[begin Material provided]
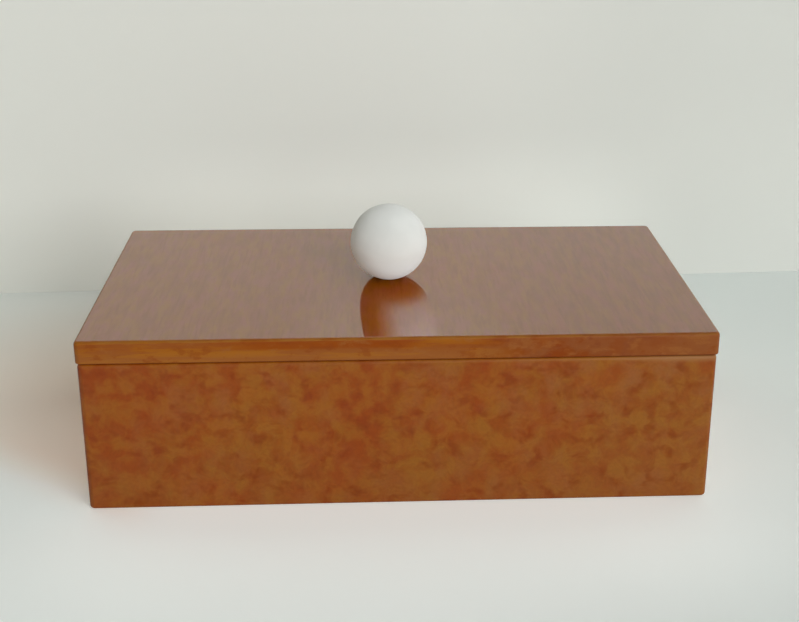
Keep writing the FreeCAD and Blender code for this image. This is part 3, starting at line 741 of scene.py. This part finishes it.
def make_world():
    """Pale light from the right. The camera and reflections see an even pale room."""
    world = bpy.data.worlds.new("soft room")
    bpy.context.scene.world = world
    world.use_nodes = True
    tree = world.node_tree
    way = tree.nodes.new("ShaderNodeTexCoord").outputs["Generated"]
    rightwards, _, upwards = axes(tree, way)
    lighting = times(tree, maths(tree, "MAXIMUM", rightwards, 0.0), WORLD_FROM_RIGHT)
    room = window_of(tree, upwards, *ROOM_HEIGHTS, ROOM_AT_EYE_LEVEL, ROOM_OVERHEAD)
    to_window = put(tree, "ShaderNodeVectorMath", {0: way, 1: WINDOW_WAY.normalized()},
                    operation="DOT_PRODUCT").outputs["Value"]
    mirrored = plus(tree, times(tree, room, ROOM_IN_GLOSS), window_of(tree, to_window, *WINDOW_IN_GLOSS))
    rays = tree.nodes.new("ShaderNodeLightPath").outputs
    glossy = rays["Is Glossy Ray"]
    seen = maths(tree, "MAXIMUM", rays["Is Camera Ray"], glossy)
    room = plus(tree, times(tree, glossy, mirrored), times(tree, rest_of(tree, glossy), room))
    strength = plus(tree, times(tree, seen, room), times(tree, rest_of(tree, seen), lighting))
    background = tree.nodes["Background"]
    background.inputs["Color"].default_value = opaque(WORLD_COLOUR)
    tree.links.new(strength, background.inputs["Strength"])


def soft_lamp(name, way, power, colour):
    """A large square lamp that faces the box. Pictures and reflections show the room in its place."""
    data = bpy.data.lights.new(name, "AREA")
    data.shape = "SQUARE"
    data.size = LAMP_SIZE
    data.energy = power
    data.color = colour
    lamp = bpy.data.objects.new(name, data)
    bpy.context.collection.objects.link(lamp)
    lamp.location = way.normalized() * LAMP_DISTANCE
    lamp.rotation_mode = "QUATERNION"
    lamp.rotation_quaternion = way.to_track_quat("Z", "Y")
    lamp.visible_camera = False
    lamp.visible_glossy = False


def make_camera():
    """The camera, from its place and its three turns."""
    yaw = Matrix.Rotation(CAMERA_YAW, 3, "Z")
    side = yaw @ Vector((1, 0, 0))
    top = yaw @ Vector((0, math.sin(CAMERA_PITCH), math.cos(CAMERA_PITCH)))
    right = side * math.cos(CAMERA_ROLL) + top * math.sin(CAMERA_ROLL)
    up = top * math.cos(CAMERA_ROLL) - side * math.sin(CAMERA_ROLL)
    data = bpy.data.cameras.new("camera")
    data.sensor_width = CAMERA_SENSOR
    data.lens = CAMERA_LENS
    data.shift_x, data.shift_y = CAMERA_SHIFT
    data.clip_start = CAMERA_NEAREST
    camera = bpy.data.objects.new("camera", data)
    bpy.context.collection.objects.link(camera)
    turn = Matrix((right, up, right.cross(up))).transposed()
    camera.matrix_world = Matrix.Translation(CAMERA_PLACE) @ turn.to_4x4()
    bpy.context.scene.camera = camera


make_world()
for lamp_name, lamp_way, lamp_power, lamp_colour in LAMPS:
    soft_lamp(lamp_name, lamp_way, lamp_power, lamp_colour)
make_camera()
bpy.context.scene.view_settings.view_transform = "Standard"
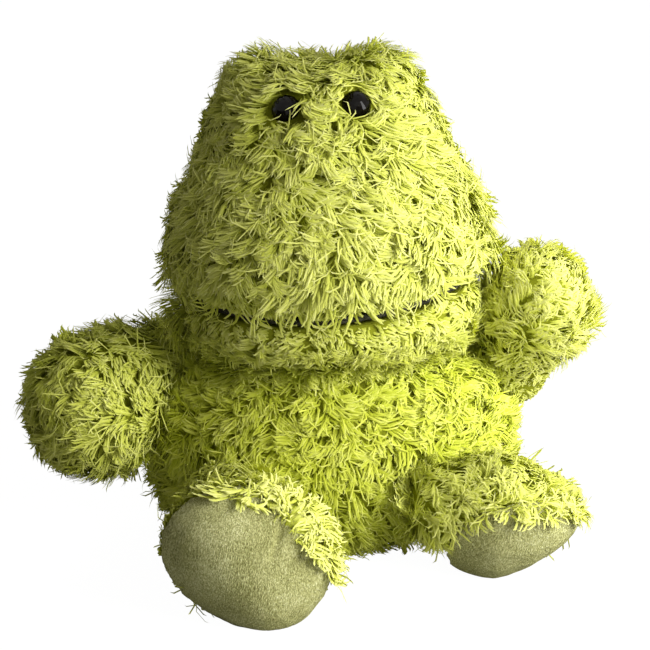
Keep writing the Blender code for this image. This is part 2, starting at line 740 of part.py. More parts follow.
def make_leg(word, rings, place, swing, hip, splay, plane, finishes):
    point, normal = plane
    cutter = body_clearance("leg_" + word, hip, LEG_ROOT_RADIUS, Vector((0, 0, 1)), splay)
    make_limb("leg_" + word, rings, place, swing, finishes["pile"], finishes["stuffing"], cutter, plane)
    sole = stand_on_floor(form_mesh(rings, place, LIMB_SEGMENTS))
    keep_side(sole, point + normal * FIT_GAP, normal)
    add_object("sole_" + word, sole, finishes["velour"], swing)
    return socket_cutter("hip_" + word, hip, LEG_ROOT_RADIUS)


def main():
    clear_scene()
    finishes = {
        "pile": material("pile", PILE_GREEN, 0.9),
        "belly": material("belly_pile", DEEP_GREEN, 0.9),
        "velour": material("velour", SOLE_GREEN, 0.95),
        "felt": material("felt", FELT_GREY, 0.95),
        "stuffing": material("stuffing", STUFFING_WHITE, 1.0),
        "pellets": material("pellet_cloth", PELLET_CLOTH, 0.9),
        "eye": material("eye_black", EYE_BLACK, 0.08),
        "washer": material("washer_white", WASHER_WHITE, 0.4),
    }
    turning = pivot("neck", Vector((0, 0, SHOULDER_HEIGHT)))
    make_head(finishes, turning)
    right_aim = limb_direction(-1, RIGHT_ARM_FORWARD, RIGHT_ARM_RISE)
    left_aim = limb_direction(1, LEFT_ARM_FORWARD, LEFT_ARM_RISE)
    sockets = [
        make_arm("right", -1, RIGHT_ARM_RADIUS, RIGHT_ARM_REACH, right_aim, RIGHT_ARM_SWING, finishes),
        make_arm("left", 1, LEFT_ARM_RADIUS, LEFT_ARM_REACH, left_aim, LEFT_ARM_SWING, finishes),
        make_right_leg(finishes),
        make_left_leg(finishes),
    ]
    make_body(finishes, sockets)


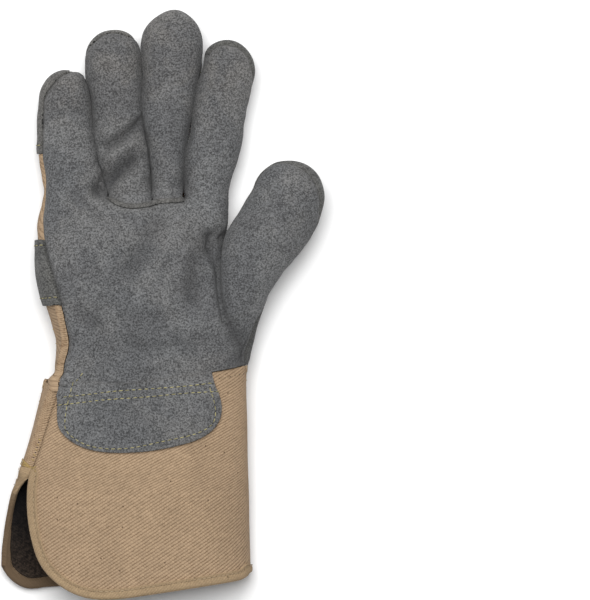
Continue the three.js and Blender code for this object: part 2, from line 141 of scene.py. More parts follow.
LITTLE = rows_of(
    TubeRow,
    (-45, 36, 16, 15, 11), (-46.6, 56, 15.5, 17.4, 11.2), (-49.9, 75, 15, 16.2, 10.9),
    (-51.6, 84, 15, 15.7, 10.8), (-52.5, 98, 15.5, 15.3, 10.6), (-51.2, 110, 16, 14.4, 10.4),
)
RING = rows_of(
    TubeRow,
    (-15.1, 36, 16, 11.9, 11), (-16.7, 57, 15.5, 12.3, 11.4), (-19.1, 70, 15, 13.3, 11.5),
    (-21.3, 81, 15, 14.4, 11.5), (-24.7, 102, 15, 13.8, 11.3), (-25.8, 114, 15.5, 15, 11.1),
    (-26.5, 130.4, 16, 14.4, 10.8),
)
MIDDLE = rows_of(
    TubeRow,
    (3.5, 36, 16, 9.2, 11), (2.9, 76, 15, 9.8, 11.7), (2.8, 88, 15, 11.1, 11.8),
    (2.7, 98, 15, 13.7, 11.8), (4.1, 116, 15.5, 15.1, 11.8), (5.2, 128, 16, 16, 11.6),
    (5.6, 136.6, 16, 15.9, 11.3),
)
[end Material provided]
* **Problem description**:
Extract only the lines from the line with "Keep writing the Blender" through the line with "word, hip, LEG_ROOT_RADIUS)", keeping both end lines exactly as they are.

* **Answer to this problem**:
Keep writing the Blender code for this image. This is part 2, starting at line 740 of part.py. More parts follow.
def make_leg(word, rings, place, swing, hip, splay, plane, finishes):
    point, normal = plane
    cutter = body_clearance("leg_" + word, hip, LEG_ROOT_RADIUS, Vector((0, 0, 1)), splay)
    make_limb("leg_" + word, rings, place, swing, finishes["pile"], finishes["stuffing"], cutter, plane)
    sole = stand_on_floor(form_mesh(rings, place, LIMB_SEGMENTS))
    keep_side(sole, point + normal * FIT_GAP, normal)
    add_object("sole_" + word, sole, finishes["velour"], swing)
    return socket_cutter("hip_" + word, hip, LEG_ROOT_RADIUS)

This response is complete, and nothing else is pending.